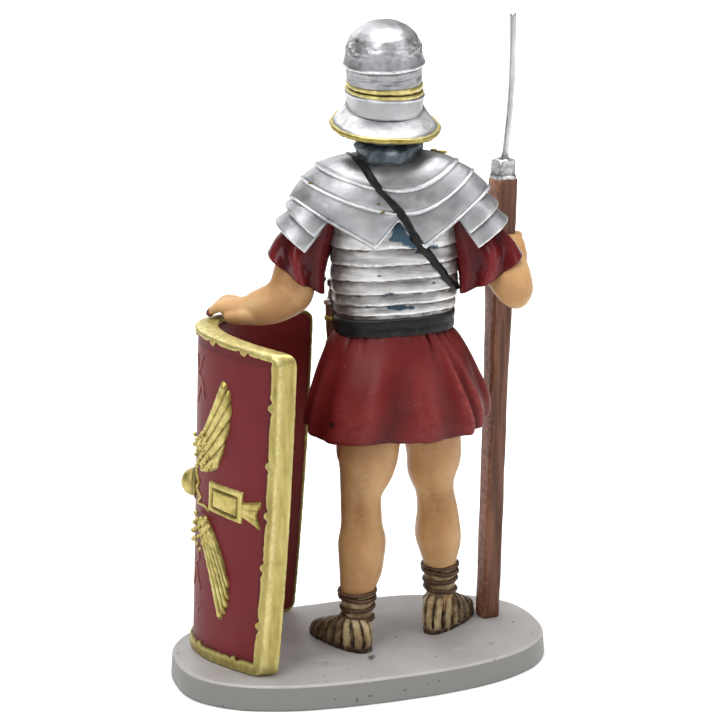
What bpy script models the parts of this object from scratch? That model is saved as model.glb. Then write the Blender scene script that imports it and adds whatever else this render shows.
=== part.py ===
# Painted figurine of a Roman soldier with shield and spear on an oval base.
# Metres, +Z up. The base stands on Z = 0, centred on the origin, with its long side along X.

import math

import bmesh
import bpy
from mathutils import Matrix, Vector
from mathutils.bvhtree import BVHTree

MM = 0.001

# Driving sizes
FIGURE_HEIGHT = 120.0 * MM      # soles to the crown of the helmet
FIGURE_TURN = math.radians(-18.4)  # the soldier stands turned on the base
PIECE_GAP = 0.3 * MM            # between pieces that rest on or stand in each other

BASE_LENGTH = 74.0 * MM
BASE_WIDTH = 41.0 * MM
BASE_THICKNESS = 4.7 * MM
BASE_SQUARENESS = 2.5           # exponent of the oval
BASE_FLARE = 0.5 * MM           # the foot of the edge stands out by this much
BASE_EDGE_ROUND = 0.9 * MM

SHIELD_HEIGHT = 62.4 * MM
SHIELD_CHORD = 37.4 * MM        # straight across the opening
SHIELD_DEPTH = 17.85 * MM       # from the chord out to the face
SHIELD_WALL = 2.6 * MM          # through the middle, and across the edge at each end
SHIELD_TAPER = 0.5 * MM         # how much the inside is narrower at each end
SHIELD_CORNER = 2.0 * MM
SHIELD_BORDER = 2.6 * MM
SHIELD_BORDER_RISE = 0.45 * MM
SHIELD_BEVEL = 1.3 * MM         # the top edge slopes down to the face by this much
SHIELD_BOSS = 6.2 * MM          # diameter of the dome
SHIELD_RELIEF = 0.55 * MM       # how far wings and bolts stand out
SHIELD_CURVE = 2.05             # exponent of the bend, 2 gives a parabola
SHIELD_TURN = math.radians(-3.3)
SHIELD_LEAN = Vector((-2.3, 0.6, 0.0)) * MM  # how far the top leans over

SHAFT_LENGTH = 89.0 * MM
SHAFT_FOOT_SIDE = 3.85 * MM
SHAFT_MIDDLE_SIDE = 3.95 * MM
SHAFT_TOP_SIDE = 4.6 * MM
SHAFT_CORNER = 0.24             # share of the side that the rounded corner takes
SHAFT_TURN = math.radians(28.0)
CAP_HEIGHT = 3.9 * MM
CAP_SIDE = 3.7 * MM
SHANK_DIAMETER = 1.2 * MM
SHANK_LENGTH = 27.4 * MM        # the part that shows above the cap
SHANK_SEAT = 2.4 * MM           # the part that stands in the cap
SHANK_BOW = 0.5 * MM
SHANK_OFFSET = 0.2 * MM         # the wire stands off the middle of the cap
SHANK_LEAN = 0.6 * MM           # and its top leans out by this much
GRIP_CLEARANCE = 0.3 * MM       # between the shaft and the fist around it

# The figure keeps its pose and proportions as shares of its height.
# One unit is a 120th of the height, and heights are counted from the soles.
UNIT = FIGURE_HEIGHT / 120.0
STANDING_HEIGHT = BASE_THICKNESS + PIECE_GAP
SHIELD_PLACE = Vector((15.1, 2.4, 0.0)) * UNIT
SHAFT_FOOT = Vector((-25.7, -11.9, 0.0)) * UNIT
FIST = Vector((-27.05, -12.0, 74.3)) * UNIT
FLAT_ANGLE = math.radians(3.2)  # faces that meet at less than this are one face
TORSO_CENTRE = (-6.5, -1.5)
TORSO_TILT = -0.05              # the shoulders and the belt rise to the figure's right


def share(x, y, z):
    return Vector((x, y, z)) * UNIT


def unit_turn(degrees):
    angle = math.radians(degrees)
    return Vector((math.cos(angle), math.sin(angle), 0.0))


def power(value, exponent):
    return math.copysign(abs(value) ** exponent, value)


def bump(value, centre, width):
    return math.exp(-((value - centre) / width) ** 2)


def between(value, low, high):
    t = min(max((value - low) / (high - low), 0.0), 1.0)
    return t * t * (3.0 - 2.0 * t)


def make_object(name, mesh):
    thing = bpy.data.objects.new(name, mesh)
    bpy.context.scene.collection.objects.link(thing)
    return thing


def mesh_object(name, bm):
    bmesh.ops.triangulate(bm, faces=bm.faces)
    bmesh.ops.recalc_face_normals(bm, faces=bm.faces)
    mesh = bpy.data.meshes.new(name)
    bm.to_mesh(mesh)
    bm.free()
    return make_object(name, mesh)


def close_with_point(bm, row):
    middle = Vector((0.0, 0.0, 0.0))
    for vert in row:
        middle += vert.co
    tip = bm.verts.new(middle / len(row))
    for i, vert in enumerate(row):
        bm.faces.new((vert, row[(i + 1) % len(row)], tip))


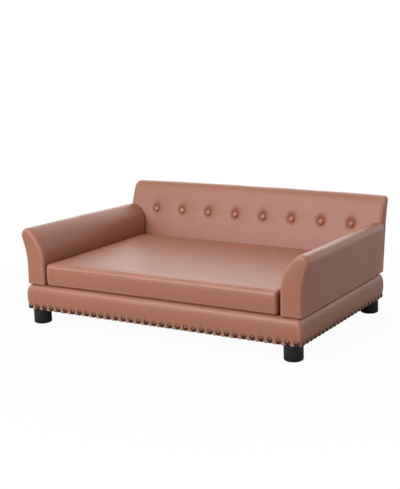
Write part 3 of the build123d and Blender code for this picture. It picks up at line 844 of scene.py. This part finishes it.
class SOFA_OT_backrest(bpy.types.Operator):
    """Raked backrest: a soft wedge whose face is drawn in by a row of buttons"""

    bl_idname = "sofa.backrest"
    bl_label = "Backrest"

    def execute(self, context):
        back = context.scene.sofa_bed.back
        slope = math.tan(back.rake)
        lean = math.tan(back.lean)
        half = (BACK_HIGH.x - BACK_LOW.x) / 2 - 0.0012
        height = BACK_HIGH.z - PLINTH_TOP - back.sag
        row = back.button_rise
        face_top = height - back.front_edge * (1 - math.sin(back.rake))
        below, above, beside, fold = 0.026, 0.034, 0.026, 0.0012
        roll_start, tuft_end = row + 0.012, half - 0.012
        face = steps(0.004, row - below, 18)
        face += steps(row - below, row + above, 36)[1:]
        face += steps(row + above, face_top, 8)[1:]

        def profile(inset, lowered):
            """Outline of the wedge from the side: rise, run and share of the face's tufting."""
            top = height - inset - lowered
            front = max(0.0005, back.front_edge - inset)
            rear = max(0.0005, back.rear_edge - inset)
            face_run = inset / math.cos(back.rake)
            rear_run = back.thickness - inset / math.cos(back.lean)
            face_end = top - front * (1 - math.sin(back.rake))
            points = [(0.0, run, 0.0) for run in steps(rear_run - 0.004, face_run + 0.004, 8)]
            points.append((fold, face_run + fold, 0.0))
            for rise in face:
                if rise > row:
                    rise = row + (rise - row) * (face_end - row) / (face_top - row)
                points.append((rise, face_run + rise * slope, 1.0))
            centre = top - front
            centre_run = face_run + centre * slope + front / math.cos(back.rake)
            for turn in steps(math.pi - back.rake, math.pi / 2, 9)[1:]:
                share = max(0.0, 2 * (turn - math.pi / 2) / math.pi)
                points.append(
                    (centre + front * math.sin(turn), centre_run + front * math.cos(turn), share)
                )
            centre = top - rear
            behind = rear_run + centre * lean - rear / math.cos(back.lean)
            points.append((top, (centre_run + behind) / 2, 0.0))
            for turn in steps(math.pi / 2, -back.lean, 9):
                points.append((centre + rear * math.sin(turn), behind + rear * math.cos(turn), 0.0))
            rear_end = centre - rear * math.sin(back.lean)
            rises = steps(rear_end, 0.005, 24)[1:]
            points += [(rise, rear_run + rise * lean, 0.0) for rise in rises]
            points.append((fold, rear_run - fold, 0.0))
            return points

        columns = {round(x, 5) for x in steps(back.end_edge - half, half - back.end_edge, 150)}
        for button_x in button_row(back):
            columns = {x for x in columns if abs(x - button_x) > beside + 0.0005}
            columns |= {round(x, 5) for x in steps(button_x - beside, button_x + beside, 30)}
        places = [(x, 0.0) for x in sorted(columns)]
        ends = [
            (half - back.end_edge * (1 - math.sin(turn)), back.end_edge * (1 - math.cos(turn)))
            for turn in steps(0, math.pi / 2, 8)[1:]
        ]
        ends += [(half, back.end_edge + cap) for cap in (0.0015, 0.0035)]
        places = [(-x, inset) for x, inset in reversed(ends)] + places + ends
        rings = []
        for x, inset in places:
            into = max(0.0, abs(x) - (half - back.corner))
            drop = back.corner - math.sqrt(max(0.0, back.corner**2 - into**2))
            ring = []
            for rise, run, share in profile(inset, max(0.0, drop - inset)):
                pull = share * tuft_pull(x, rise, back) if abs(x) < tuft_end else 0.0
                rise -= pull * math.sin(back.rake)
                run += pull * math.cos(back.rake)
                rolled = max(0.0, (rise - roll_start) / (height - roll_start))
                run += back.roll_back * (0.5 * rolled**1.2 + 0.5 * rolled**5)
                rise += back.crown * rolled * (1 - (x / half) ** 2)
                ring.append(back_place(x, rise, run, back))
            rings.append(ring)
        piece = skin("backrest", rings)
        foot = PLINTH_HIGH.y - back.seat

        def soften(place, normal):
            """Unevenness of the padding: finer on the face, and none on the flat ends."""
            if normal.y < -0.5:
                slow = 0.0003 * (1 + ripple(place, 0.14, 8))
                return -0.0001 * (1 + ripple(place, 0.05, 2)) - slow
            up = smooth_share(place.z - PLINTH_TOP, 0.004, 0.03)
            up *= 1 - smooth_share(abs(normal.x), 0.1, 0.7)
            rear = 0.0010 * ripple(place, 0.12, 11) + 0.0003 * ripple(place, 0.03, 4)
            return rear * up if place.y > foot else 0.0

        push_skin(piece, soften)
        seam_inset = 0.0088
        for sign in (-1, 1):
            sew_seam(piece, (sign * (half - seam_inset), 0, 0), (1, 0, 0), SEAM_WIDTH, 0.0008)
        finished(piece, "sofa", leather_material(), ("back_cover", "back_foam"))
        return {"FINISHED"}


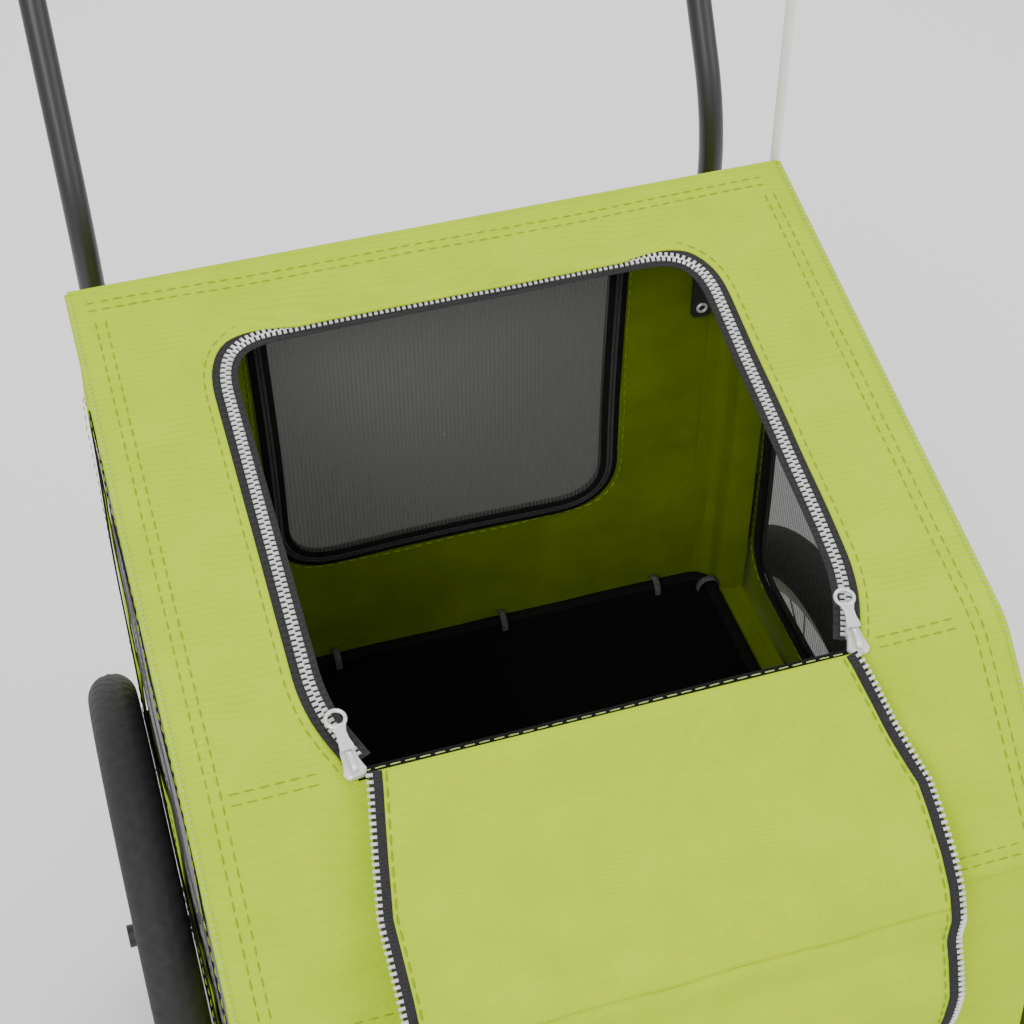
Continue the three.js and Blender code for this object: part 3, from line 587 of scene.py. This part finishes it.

-.-.-

▸ Prompt
Retype exactly the lines above, from the one with "Write part 3" through the one with "face += steps(row +", inclusive.

▸ In response
Write part 3 of the build123d and Blender code for this picture. It picks up at line 844 of scene.py. This part finishes it.
class SOFA_OT_backrest(bpy.types.Operator):
    """Raked backrest: a soft wedge whose face is drawn in by a row of buttons"""

    bl_idname = "sofa.backrest"
    bl_label = "Backrest"

    def execute(self, context):
        back = context.scene.sofa_bed.back
        slope = math.tan(back.rake)
        lean = math.tan(back.lean)
        half = (BACK_HIGH.x - BACK_LOW.x) / 2 - 0.0012
        height = BACK_HIGH.z - PLINTH_TOP - back.sag
        row = back.button_rise
        face_top = height - back.front_edge * (1 - math.sin(back.rake))
        below, above, beside, fold = 0.026, 0.034, 0.026, 0.0012
        roll_start, tuft_end = row + 0.012, half - 0.012
        face = steps(0.004, row - below, 18)
        face += steps(row - below, row + above, 36)[1:]
        face += steps(row + above, face_top, 8)[1:]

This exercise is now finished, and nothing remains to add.